Z Lubonia na Kretę

gazeta-lubon.pl 1 rok temu

Rzecz o kobiecie, której życie to niebanalna opowieść o pełnej wyzwań drodze z Lubonia na Kretę. Jej historia, choć prosta, jest niezwykła – jak samo życie.

Karolina Krajnik jest absolwentką Szkoły Podstawowej nr 3 i Gimnazjum nr 1 w Luboniu. W podstawówce była wzorową uczennicą, nagradzaną świadectwami z czerwonym paskiem. Działała jako członek Kółka Ekologicznego i brała udział w olimpiadach z języka polskiego oraz matematycznej o nazwie „Kangur”. Marzanny topiła nad Wartą i tam też chodziła na wagary. Kilka siniaków nabiła sobie na placu zabaw przy ulicy Puszkina. Sprzedawała szafy wnękowe w Centrum Handlowym Pajo i skarpetki w Factory Outlet. Na studiach nie była już aż taką prymuską, co nie przeszkodziło jej stać się wykwalifikowaną absolwentką Uniwersytetu im. Adama Mickiewicza w Poznaniu na kierunku Turystyka i rekreacja, a tym samym rządną przygód i podróży osobą.

Do egzaminów przygotowywała się w środkach transportu firmy Translub, a lody na patyku kupowała u Czernikowej na ulicy Kozińskiego i u Reni na ulicy ks. Streicha.

Przed 14 laty przeniosła się do Grecji. Dziś jest stałą mieszkanką Krety, żoną Greka, pisarką, restauratorką, miłośniczką zieleni i pięknych przestrzeni. Na swoich profilach w mediach społecznościowych (Facebook i Instagram: Polka na Kretowisku) pani Karolina dzieli się niuansami kreteńskiej mentalności i rzeczywistości. Fotografuje murale, graffiti, street art i uczy się je wykonywać, kolekcjonuję zdjęcia tęczy. Ponadto pisze felietony o życiu w Grecji i buduje swoją oazę spokoju, czyli ogród i miejsce do grillowania na dachu swojego zimowego mieszkania w stolicy wyspy.

O Książce

Wiosną, podczas pobytu w naszym mieście ta niezwykle utalentowana pisarka o lubońskich korzeniach złożyła wizytę w Bibliotece Miejskiej i podarowała książkę jej autorstwa „Kawa na ławę. Kreta od środka” która jest dostępna w bibliotecznej wypożyczalni. W swoim dziele autorka przedstawia codzienne życie mieszkańców Krety XXI wieku widziane oczami wieloletniej polskiej emigrantki. Można w niej znaleźć zabawne, mrożące krew w żyłach, absurdalne i szokujące, a nade wszystko autentyczne historie. Jest to wspaniały, niezwykle interesujący, podany w prostej formie subiektywny opis wyspiarskiej rzeczywistości i zbiór szczerych spostrzeżeń i przemyśleń osoby, która poznała Kretę sercem i rozumem. Książka ta powinna zadowolić gust zarówno podróżników, fanów kultury greckiej, jak również i osoby podróżujące tylko palcem po mapie, w towarzystwie ciepłego koca lub kota i kubka aromatycznej herbaty.

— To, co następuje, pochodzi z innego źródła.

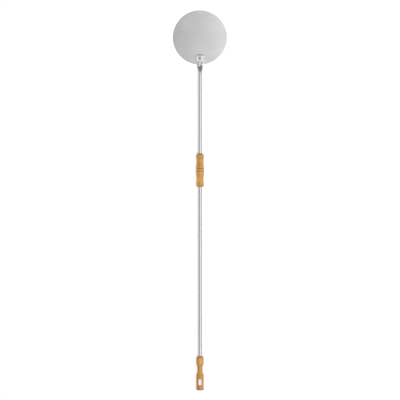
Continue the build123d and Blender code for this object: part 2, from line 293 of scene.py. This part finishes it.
def turned_wood(name, node, heart, eyes, grooves=(), flank_painted_shade=0.0):
    """Honey-varnished turned wood with its fibres along the handle, darker at the end grain.

    heart is the middle of the growth rings, across and above the piece's axis. Each eye is its
    distance behind the piece's front, its place across and its reach, and each groove is its
    distance behind the front. flank_painted_shade is how strongly painted shade darkens the left flank.
    """
    low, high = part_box(node)
    middle_x, middle_z = (low.x + high.x) / 2, (low.z + high.z) / 2
    s = Shader(name)
    along, across, up = s.axis("Y"), s.axis("X"), s.axis("Z")

    ring = growth_rings(s, heart[0], middle_z + heart[1], low.y)
    fibre = s.noise((1500, 40, 1500), detail=4, roughness=0.62)
    streak = s.noise((420, 11, 420), shift=(4, 2, 6), detail=3, roughness=0.55)
    pores = s.noise((2300, 130, 2300), shift=(5, 1, 2), detail=2, roughness=0.4)
    flecks = s.noise((330, 90, 330), shift=(2, 7, 1), detail=2)
    patch = s.noise((60, 22, 60), shift=(9, 3, 4), detail=2)
    stain = s.noise((48, 30, 48), shift=(1, 8, 5), detail=2)

    tone = s.mix(s.spread(ring, 0.05, 0.95), rgb(0.690, 0.375, 0.050), rgb(0.520, 0.240, 0.022))
    tone = s.tint(tone, patch, 0.42, 0.62, 0.75, rgb(0.750, 0.455, 0.085))
    tone = s.tint(tone, stain, 0.48, 0.64, 0.70, rgb(0.540, 0.205, 0.014))
    tone = s.tint(tone, streak, 0.50, 0.68, 0.50, rgb(0.450, 0.195, 0.016))
    tone = s.tint(tone, fibre, 0.44, 0.64, 0.42, rgb(0.420, 0.170, 0.014))
    tone = s.tint(tone, pores, 0.58, 0.66, 0.60, rgb(0.260, 0.085, 0.010))
    tone = s.tint(tone, flecks, 0.60, 0.70, 0.45, rgb(0.800, 0.540, 0.150))

    # Painted shade: one flank is darkened to a deeper gold, standing in for the shade on that side.
    flank = s.ragged(s.math("SUBTRACT", middle_x - 2.5 * MM, across), streak, 7 * MM)
    tone = s.tint(tone, flank, 0.0, 5.0 * MM, flank_painted_shade, rgb(0.72, 0.55, 0.32), blend="MULTIPLY")

    # Small eyes in the figure, where a twig's growth meets the surface.
    upper = s.spread(up, middle_z, middle_z + 4 * MM)
    for from_front, x, reach in eyes:
        away_y = s.math("MULTIPLY", s.math("SUBTRACT", along, high.y - from_front), 0.55)
        away = s.ragged(s.distance(away_y, s.math("SUBTRACT", across, x)), streak, 3 * MM)
        eye = s.math("MULTIPLY", s.spread(away, 0.2 * reach, reach, 0.85, 0.0), upper)
        tone = s.mix(eye, tone, rgb(0.436, 0.140, 0.011))

    to_front = s.math("SUBTRACT", high.y, along)
    to_rear = s.math("SUBTRACT", along, low.y)
    to_end = s.ragged(s.math("MINIMUM", to_front, to_rear), streak, 9 * MM)
    end_grain = s.spread(to_end, 0.5 * MM, 11 * MM, 0.92, 0.0)
    tone = s.mix(end_grain, tone, rgb(0.420, 0.150, 0.011))
    char = 0.0
    for from_front in grooves:
        off = s.math("ABSOLUTE", s.math("SUBTRACT", along, high.y - from_front))
        burnt = s.spread(off, 0.5 * MM, 2.2 * MM, 0.9, 0.0)
        tone = s.mix(burnt, tone, rgb(0.300, 0.095, 0.010))
        char = s.math("ADD", burnt, char)

    lathe = s.noise((40, 1100, 40), detail=2)
    relief = s.math("ADD", s.math("MULTIPLY", fibre, 0.6), s.math("MULTIPLY", pores, -0.5))
    normal = s.bump(relief, 0.18, 0.05 * MM)
    normal = s.bump(lathe, 0.10, 0.04 * MM, under=normal)
    rough = s.math("ADD", s.spread(patch, 0.3, 0.7, 0.36, 0.46), s.math("MULTIPLY", end_grain, 0.15))
    rough = s.math("ADD", rough, s.math("MULTIPLY", char, 0.2))
    s.set(Base_Color=tone, Roughness=rough, Normal=normal)
    s.set(Coat_Weight=0.9, Coat_Roughness=0.16, Coat_IOR=1.65, Specular_IOR_Level=0.15)
    s.set(Coat_Normal=s.bump(relief, 0.05, 0.05 * MM))
    return s.material


def pale_floor():
    """Matt white paper, with a barely visible tooth."""
    s = Shader("studio_paper")
    tooth = s.noise((300, 300, 300), detail=3)
    s.set(Base_Color=s.mix(s.spread(tooth, 0.3, 0.7), grey(0.40), grey(0.43)))
    s.set(Roughness=0.9, Specular_IOR_Level=0.1)
    s.set(Emission_Color=grey(1.0), Emission_Strength=0.71)
    return s.material


# ---- blade's sheet -----------------------------------------------------------------------
def put(name, data):
    """An object in the scene with this mesh, light or camera."""
    piece = bpy.data.objects.new(name, data)
    bpy.context.scene.collection.objects.link(piece)
    return piece


def pressed(part):
    """Profile of a pressed slope from 0 at its foot to 1 at its top, with both ends rounded."""
    part = min(max(part, 0.0), 1.0)
    steep = 1 / (1 - SLOPE_BEND)
    if part < SLOPE_BEND:
        return steep * part * part / (2 * SLOPE_BEND)
    if part > 1 - SLOPE_BEND:
        return 1 - steep * (1 - part) ** 2 / (2 * SLOPE_BEND)
    return steep * (part - SLOPE_BEND / 2)


def pocket_rise(x, y, rear):
    """Height of the sheet above its flat part, at one place."""
    arch = POCKET_ARCH * (1 - min(abs(x) / POCKET_HALF, 1.0) ** 2)
    side = min(max((POCKET_HALF - abs(x)) / SIDE_RUN, 0.0), 1.0)
    front = min(max((rear + POCKET_LENGTH + arch - y) / FRONT_RUN, 0.0), 1.0)
    raised = pressed(1 - math.hypot(1 - side, 1 - front))
    reach = VALLEY_REACH_LEFT if x < VALLEY_X else VALLEY_REACH_RIGHT
    valley = math.exp(-((x - VALLEY_X) / reach) ** 2)
    along = math.exp(-((y - rear - VALLEY_FROM_REAR) / VALLEY_REACH_ALONG) ** 4)
    return POCKET_RAISE * raised - VALLEY_SAG * valley * along * raised


def rim_angles(radius):
    """Angles round the blade, closer together where the pocket meets the rear edge."""
    near = math.asin(FINE_HALF / radius)
    fine = round(2 * near * radius / GRID)
    angles = [near + (2 * math.pi - 2 * near) * step / COARSE_EDGES for step in range(COARSE_EDGES)]
    angles += [-near + 2 * near * step / fine for step in range(fine)]
    return angles


def inner_points(radius, rear):
    """Points of the sheet inside its rim: rings over the disc, and a fine grid at the pocket."""
    limit_y = rear + POCKET_LENGTH + FINE_PAST_FRONT
    points = []
    for ring in range(1, RINGS):
        distance = radius * (1 - (ring / RINGS) ** RING_CROWDING)
        count = max(24, round(2 * math.pi * distance / RING_STEP))
        for step in range(count):
            angle = 2 * math.pi * (step + 0.5 * (ring % 2)) / count
            x, y = distance * math.sin(angle), -distance * math.cos(angle)
            if abs(x) > FINE_HALF + MM or y > limit_y + MM:
                points.append((x, y))
    columns, rows = round(2 * FINE_HALF / GRID), round((limit_y - rear) / GRID)
    for column in range(columns + 1):
        for row in range(rows + 1):
            x, y = -FINE_HALF + column * GRID, limit_y - row * GRID
            if math.hypot(x, y) < radius - 0.5 * GRID:
                points.append((x, y))
    return points


def rim_levels():
    """Steps of the rounded rim, from the top face to the lower one: how far out, and how far down."""
    turns = [math.radians(degrees) for degrees in (30, 60, 90)]
    upper = [(RIM_ROUND * math.sin(turn), RIM_ROUND * (1 - math.cos(turn))) for turn in turns]
    lower = [(out, SHEET - down) for out, down in reversed(upper)]
    return upper + lower


def wall(ring, below):
    """Faces between two closed rings of points."""
    return list(zip(ring, below, below[1:] + below[:1], ring[1:] + ring[:1]))


def blade_sheet():
    """The blade's sheet of even thickness, with the pocket pressed up over the end of the tube."""
    low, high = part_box("blade")
    radius, rear = min(high.x, -low.x, high.y), low.y
    flat_radius = radius - RIM_ROUND
    angles = rim_angles(flat_radius)
    flat = [(flat_radius * math.sin(angle), -flat_radius * math.cos(angle)) for angle in angles]
    flat += inner_points(flat_radius, rear)
    border = [list(range(len(angles)))]
    points = [Vector(point) for point in flat]
    plan, _, triangles, source, _, _ = delaunay_2d_cdt(points, [], border, 1, 1e-7)

    top = [(p.x, p.y, low.z + SHEET + pocket_rise(p.x, p.y, rear)) for p in plan]
    under = [(x, y, z - SHEET) for x, y, z in top]
    vertices = top + under
    shift = len(plan)
    faces = [tuple(triangle) for triangle in triangles]
    faces += [tuple(shift + index for index in reversed(triangle)) for triangle in triangles]

    place_of = {original: new for new, originals in enumerate(source) for original in originals}
    edge = [place_of[index] for index in range(len(angles))]
    ring = edge
    for out, down in rim_levels():
        below = list(range(len(vertices), len(vertices) + len(edge)))
        reach = flat_radius + out
        for angle, index in zip(angles, edge):
            vertices.append((reach * math.sin(angle), -reach * math.cos(angle), top[index][2] - down))
        faces += wall(ring, below)
        ring = below
    faces += wall(ring, [shift + index for index in edge])

    mesh = bpy.data.meshes.new("blade_sheet")
    mesh.from_pydata(vertices, [], faces)
    mesh.validate()
    work = bmesh.new()
    work.from_mesh(mesh)
    bmesh.ops.recalc_face_normals(work, faces=work.faces)
    work.to_mesh(mesh)
    work.free()
    mesh.shade_smooth()
    mesh.materials.append(blade_steel(low.z + SHEET, high.y))
    piece = put("blade_sheet", mesh)
    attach(piece, "peel")
    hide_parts("blade")


# ---- studio ------------------------------------------------------------------------------
def camera():
    """Long lens straight above, with the blade at the top of the picture."""
    low, high = cad_box
    middle = (low + high) / 2
    lens = bpy.data.cameras.new("camera")
    lens.lens = 150.0
    lens.sensor_width = 36.0
    lens.dof.use_dof = False
    half_angle = math.atan(lens.sensor_width / 2 / lens.lens)
    span = (high.y - low.y) * 1.05
    eye = put("camera", lens)
    eye.location = (middle.x, middle.y, high.z + span / 2 / math.tan(half_angle))
    eye.rotation_euler = (0, 0, 0)
    bpy.context.scene.camera = eye


def surroundings():
    """Grey studio: brightest low on the left, darker overhead, and dimmer towards the blade's front."""
    world = bpy.data.worlds.new("studio")
    bpy.context.scene.world = world
    world.use_nodes = True
    s = Nodes(world.node_tree, "Generated")
    to_right = s.add("ShaderNodeVectorMath", {0: s.place, 1: (0.86, -0.5, 0.0)}, operation="DOT_PRODUCT")
    scale = {"Value": to_right.outputs["Value"], "From Min": -1.0, "From Max": 1.0}
    from_left = s.add("ShaderNodeMapRange", scale)
    ramp = s.add("ShaderNodeValToRGB", {"Fac": from_left.outputs[0]})

    # How bright it is, from low on the left, over the top at 0.5, to low on the right.
    stops = (
        (0.0, 0.98),
        (0.09, 0.80),
        (0.2, 0.48),
        (0.34, 0.40),
        (0.5, 0.44),
        (0.62, 0.55),
        (0.8, 0.60),
        (1.0, 0.40),
    )
    line = ramp.color_ramp
    line.interpolation = "EASE"
    while len(line.elements) < len(stops):
        line.elements.new(0.5)
    for element, (where, level) in zip(line.elements, stops):
        element.position = where
        element.color = grey(level)

    to_front = s.add("ShaderNodeMapRange", {"Value": s.axis("Y"), "From Min": 0.25, "From Max": 0.85})
    background = s.nodes["Background"]
    dimmed = s.mix(to_front.outputs[0], ramp.outputs[0], grey(0.5), blend="MULTIPLY")
    s.feed(background.inputs["Color"], dimmed)
    s.feed(background.inputs["Strength"], 1.35)


def floor():
    """Large sheet of pale paper under the peel."""
    low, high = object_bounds()
    middle = (low + high) / 2
    half = 9.0
    level = low.z - 0.1 * MM
    signs = ((-1, -1), (1, -1), (1, 1), (-1, 1))
    corners = [(middle.x + a * half, middle.y + b * half, level) for a, b in signs]
    mesh = bpy.data.meshes.new("studio_floor")
    mesh.from_pydata(corners, [], [(0, 1, 2, 3)])
    mesh.materials.append(pale_floor())
    piece = put("studio_floor", mesh)


def soft_box(name, x, height, aim_x, width, power):
    """Soft light over one line along the handle, facing the floor at another."""
    light = bpy.data.lights.new(name, "AREA")
    light.shape = "RECTANGLE"
    light.size, light.size_y = LIGHTS_LENGTH, width
    light.energy = power
    lamp = put(name, light)
    place, aim = Vector((x, LIGHTS_Y, height)), Vector((aim_x, LIGHTS_Y, 0.0))
    lamp.location = place
    lamp.rotation_euler = (aim - place).to_track_quat("-Z", "Y").to_euler()
    lamp.visible_camera = False


camera()
surroundings()
floor()
soft_box("key_right", x=0.46, height=0.55, aim_x=0.38, width=0.84, power=4.0)
soft_box("key_strip", x=0.36, height=1.50, aim_x=0.0, width=0.26, power=2.8)
bpy.context.scene.view_settings.view_transform = "Standard"


# ---- the peel ----------------------------------------------------------------------------
def dress(material, *nodes):
    """Gives CAD nodes a material."""
    for node in nodes:
        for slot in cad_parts[node].material_slots:
            slot.material = material


blade_sheet()
dress(tube_steel(), "handle_tube")
blade_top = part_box("blade")[1].z
blade_rivets = rivet_steel("rivet_formed_steel", light=0.52, dark=0.34, foot=blade_top)
dress(blade_rivets, "blade_rivet_front", "blade_rivet_left", "blade_rivet_right")
# Painted shade: the stop rivet and the end grip's pin share a darker copy of the rivet steel, standing in
# for the shade on the stop rivet.
dress(rivet_steel("pin_steel_painted_shade", light=0.30, dark=0.16), "stop_rivet", "end_grip_pin")
dress(sleeve_plastic(), "grip_sleeve")

slide_wood = turned_wood(
    "grip_varnished_wood",
    "slide_grip",
    heart=(-21 * MM, 6 * MM),
    eyes=((17 * MM, 1 * MM, 4.5 * MM), (84 * MM, 0.5 * MM, 4.0 * MM), (112 * MM, -5 * MM, 3.5 * MM)),
    grooves=(56.8 * MM, 65.8 * MM),
)
dress(slide_wood, "slide_grip")
end_wood = turned_wood(
    "end_varnished_wood",
    "end_grip",
    heart=(-17 * MM, -9 * MM),
    eyes=((112 * MM, 2 * MM, 4.0 * MM), (34 * MM, 4 * MM, 3.0 * MM)),
    flank_painted_shade=0.85,
)
dress(end_wood, "end_grip")
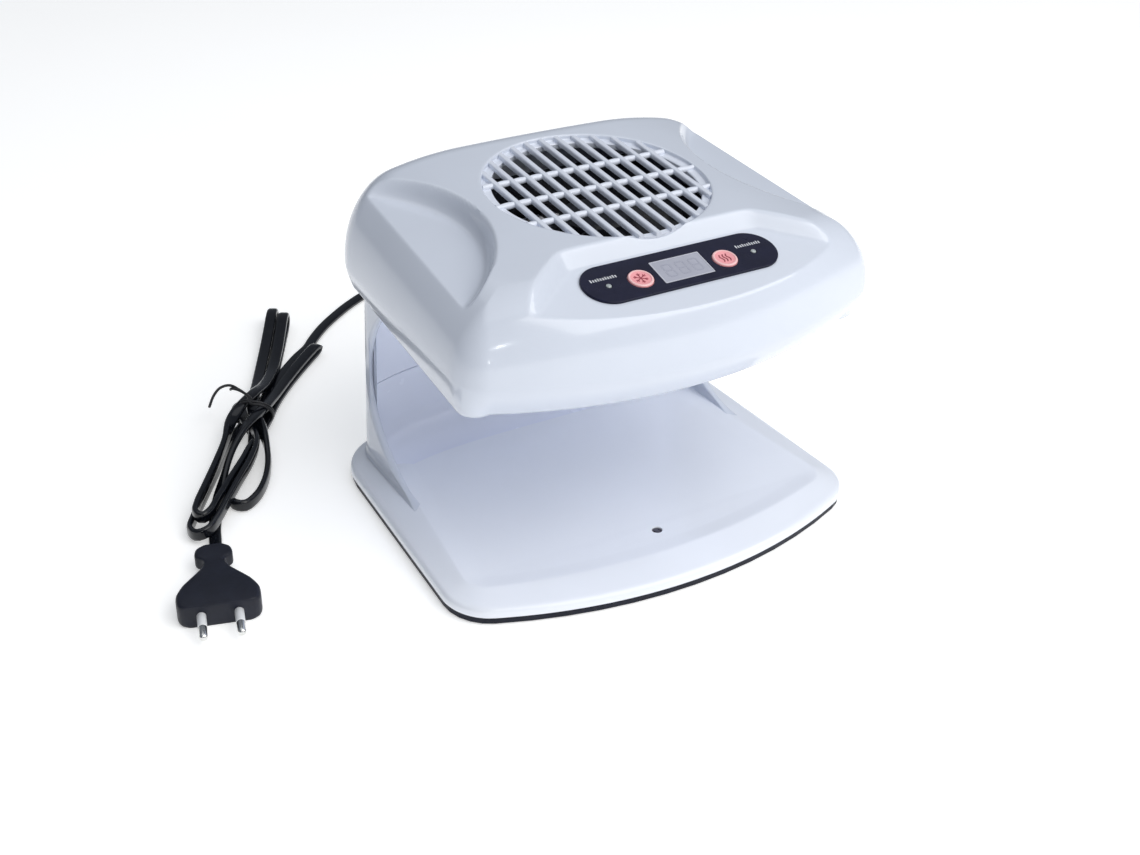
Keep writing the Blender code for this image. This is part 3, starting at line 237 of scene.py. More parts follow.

Oto jej fragment z rozdziału „Pleśń i tęcza”: „Kreta zimą to wyspa kontrastów. Jednego dnia szaleje tutaj sztorm i burza, a już następnego poranka jest tak ciepło i słonecznie, iż przyjemnie siedzi się na balkonie lub w nadmorskiej kawiarni. Zdarzało się nam w lutym grillować w szortach albo łowić ryby w stroju kąpielowym. Zimowe kaprysy kreteńskiej pogody bardzo często przyozdabiają się w tęczę. Przez trzy dni leje jak z cebra, drogi zamieniają się w małe potoki, wszystkie pary butów są w końcu mokre, bo trzeba wyprowadzić w taką pogodę psa, a z sufitu leje się woda… A gdy wychodzi tęcza, wybaczam matce naturze wszystko i zabieram się za zrobienie prania…

Z przyjemnością informujemy, iż spotkanie autorskie pani Karoliny jest zaplanowane w jej rodzinnym mieście – Luboniu w Bibliotece Miejskiej na jesień tego roku. Będzie to niewątpliwie gratka dla lubonian lubiących dobrą literaturę. O dokładnym terminie spotkania poinformujemy czytelników na łamach naszej gazety.